§ YOUR INSTRUCTIONS
Within the entries below, find the portion that opens with the line containing "middle of the recess" and closes with the line containing "double-walled steel mate". Retype that portion exactly and only.

§ GIVEN DATA
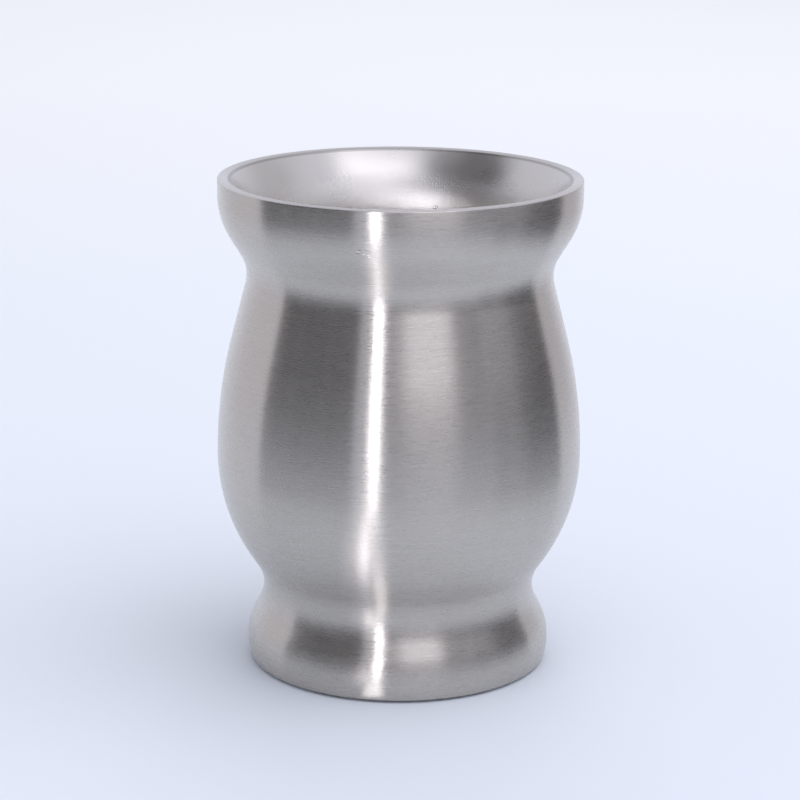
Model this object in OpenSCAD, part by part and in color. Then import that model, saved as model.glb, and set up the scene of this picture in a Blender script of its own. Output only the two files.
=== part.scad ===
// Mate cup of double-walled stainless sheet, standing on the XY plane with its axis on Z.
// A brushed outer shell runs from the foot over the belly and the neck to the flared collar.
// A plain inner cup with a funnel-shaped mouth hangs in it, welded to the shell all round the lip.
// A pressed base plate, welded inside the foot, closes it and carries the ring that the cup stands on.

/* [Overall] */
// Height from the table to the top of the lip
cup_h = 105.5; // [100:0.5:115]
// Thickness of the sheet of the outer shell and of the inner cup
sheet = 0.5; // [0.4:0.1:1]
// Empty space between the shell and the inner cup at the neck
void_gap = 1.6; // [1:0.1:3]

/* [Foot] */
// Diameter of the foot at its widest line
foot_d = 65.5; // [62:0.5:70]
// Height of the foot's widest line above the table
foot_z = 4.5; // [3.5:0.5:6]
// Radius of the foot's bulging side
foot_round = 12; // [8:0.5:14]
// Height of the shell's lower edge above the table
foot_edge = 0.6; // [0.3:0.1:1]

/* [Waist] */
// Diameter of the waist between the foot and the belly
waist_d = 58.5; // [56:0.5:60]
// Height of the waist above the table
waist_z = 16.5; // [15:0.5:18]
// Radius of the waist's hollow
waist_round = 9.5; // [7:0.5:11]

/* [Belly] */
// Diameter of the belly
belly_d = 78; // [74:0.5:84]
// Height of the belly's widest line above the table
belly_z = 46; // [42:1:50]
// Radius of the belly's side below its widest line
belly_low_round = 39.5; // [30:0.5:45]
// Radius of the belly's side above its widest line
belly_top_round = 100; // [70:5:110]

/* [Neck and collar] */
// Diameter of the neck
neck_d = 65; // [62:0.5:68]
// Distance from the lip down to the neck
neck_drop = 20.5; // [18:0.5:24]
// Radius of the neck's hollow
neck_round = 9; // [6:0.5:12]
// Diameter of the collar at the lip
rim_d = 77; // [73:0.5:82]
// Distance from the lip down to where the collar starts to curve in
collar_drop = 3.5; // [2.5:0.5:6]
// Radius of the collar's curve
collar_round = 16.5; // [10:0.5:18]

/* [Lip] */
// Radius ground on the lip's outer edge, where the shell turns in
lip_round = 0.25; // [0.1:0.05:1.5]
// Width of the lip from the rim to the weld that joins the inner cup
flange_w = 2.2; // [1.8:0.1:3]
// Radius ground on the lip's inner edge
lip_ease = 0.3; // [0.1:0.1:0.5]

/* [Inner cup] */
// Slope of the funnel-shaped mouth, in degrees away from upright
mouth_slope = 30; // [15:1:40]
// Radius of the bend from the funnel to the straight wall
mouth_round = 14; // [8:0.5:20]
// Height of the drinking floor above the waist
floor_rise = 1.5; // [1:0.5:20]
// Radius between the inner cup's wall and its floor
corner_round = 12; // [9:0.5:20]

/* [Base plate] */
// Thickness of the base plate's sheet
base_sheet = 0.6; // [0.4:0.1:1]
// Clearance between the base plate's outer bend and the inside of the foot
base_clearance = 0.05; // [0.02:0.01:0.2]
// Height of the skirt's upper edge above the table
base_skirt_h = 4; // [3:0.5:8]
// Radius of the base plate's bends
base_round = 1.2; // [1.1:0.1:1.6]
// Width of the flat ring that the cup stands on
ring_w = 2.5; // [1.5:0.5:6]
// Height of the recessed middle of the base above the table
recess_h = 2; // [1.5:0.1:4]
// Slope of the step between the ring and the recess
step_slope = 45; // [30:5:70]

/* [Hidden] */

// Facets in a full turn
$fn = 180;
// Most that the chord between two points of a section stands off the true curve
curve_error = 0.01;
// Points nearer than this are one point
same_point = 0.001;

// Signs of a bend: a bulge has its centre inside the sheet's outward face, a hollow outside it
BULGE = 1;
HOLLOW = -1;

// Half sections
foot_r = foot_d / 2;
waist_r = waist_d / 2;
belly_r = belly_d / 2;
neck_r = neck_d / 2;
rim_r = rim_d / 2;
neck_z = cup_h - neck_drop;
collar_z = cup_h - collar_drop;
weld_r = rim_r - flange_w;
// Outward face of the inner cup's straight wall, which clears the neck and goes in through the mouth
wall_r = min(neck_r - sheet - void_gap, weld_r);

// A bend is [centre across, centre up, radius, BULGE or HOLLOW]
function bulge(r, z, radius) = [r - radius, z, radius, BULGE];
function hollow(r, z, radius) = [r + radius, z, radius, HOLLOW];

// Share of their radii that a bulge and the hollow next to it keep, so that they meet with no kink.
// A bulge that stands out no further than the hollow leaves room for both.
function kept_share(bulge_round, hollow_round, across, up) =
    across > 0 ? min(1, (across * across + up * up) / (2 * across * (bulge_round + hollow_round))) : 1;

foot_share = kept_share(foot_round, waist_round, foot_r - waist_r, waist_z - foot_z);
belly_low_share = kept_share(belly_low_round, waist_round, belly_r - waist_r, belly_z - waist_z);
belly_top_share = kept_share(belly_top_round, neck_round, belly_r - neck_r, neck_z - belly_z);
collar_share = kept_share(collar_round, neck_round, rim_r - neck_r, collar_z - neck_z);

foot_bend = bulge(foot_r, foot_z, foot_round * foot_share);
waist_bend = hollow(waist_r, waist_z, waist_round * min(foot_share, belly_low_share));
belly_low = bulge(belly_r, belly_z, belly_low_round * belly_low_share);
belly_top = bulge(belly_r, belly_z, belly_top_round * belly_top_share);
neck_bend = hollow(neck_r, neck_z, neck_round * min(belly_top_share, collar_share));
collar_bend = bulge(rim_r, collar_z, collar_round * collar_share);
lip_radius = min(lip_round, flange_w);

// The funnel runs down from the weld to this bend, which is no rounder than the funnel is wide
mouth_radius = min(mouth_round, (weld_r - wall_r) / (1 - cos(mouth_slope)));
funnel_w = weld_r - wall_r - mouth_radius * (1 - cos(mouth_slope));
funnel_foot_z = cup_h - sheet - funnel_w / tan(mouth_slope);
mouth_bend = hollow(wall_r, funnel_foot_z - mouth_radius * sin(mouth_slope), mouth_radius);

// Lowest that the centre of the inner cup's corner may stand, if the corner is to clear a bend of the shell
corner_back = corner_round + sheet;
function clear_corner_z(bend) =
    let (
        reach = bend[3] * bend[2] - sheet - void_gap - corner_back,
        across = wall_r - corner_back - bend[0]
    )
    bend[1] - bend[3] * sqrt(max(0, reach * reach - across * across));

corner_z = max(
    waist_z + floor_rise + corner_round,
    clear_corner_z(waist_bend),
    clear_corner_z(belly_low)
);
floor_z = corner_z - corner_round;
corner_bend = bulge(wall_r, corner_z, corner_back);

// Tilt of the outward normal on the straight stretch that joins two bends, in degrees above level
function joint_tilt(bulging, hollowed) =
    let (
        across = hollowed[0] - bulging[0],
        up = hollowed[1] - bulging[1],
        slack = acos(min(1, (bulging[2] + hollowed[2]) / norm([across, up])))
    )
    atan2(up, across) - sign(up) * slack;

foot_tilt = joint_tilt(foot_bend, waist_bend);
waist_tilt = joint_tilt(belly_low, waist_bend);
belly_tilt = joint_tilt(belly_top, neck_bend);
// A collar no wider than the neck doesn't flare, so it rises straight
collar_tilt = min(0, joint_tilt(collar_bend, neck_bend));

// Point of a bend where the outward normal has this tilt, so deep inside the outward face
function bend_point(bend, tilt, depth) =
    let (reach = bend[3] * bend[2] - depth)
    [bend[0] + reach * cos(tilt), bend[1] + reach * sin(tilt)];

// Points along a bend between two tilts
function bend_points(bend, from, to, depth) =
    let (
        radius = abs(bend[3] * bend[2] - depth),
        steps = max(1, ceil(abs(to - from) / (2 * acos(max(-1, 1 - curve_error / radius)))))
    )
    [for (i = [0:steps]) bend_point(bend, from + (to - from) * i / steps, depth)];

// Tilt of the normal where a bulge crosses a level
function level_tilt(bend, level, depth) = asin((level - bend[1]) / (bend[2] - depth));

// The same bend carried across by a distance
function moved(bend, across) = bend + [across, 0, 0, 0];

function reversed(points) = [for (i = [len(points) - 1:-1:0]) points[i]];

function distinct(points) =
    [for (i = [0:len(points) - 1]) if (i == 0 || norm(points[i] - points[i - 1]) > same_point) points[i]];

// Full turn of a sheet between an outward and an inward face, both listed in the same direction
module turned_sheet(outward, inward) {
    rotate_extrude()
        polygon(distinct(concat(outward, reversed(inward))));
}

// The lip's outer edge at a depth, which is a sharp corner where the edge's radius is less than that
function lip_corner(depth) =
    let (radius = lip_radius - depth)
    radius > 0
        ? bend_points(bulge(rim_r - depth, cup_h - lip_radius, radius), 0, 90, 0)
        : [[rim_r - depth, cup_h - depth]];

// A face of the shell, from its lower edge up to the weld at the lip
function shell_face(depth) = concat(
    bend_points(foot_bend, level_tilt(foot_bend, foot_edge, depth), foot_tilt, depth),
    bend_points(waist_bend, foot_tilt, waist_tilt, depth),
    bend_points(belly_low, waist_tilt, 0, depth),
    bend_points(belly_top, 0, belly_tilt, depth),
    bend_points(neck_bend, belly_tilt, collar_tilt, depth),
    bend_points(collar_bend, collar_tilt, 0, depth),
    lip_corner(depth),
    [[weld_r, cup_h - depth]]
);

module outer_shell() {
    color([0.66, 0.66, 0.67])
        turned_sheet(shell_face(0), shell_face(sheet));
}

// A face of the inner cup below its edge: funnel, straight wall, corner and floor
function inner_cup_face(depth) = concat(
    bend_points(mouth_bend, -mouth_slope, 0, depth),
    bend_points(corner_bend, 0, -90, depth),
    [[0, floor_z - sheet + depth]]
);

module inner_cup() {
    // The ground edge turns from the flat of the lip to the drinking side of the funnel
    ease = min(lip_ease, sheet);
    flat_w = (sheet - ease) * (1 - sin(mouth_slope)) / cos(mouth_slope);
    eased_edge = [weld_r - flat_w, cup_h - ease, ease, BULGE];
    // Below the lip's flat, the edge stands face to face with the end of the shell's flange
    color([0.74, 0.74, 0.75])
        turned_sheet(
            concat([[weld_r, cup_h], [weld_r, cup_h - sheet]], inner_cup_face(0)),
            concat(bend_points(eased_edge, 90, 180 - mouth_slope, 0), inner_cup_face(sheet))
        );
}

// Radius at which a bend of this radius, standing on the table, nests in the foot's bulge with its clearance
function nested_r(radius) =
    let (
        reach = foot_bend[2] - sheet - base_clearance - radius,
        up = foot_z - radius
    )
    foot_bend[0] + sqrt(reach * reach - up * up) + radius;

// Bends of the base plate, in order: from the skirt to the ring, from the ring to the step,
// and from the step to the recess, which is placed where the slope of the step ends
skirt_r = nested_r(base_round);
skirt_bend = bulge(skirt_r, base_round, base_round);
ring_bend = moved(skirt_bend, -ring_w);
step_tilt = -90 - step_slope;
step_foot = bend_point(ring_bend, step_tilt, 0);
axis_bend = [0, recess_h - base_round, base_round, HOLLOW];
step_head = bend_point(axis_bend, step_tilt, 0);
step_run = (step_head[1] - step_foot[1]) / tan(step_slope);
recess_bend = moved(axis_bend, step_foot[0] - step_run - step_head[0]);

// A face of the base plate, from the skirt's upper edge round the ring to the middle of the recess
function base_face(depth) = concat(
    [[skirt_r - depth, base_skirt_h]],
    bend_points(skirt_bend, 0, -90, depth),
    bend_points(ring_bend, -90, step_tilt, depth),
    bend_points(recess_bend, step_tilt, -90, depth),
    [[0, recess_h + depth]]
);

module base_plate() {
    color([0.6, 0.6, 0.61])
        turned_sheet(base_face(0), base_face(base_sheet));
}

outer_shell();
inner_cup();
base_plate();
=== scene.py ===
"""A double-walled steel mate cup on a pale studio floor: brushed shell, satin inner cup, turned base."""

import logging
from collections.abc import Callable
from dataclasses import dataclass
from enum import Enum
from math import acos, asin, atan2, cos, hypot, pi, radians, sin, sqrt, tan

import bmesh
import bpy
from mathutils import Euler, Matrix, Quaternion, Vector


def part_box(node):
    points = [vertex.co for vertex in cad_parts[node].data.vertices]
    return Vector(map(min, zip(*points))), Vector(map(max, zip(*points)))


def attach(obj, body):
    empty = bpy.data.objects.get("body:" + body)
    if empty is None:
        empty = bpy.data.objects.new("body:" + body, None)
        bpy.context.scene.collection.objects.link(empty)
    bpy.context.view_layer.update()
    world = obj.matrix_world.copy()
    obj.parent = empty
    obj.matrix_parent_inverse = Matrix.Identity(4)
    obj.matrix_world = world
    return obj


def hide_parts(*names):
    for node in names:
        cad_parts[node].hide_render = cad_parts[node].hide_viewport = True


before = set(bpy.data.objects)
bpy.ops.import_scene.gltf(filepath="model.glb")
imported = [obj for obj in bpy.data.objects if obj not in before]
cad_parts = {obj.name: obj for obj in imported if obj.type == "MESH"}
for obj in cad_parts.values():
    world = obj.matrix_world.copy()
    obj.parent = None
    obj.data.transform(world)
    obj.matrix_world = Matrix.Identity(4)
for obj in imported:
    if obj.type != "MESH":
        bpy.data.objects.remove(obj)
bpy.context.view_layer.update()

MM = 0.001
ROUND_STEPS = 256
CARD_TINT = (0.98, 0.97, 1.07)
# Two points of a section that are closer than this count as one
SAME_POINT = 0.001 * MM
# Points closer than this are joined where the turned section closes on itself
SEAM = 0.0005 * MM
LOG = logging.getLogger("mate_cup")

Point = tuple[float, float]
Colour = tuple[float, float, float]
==
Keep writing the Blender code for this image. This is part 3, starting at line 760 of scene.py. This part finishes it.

§ EXERCISE RESULT
// A face of the base plate, from the skirt's upper edge round the ring to the middle of the recess
function base_face(depth) = concat(
    [[skirt_r - depth, base_skirt_h]],
    bend_points(skirt_bend, 0, -90, depth),
    bend_points(ring_bend, -90, step_tilt, depth),
    bend_points(recess_bend, step_tilt, -90, depth),
    [[0, recess_h + depth]]
);

module base_plate() {
    color([0.6, 0.6, 0.61])
        turned_sheet(base_face(0), base_face(base_sheet));
}

outer_shell();
inner_cup();
base_plate();
=== scene.py ===
"""A double-walled steel mate cup on a pale studio floor: brushed shell, satin inner cup, turned base."""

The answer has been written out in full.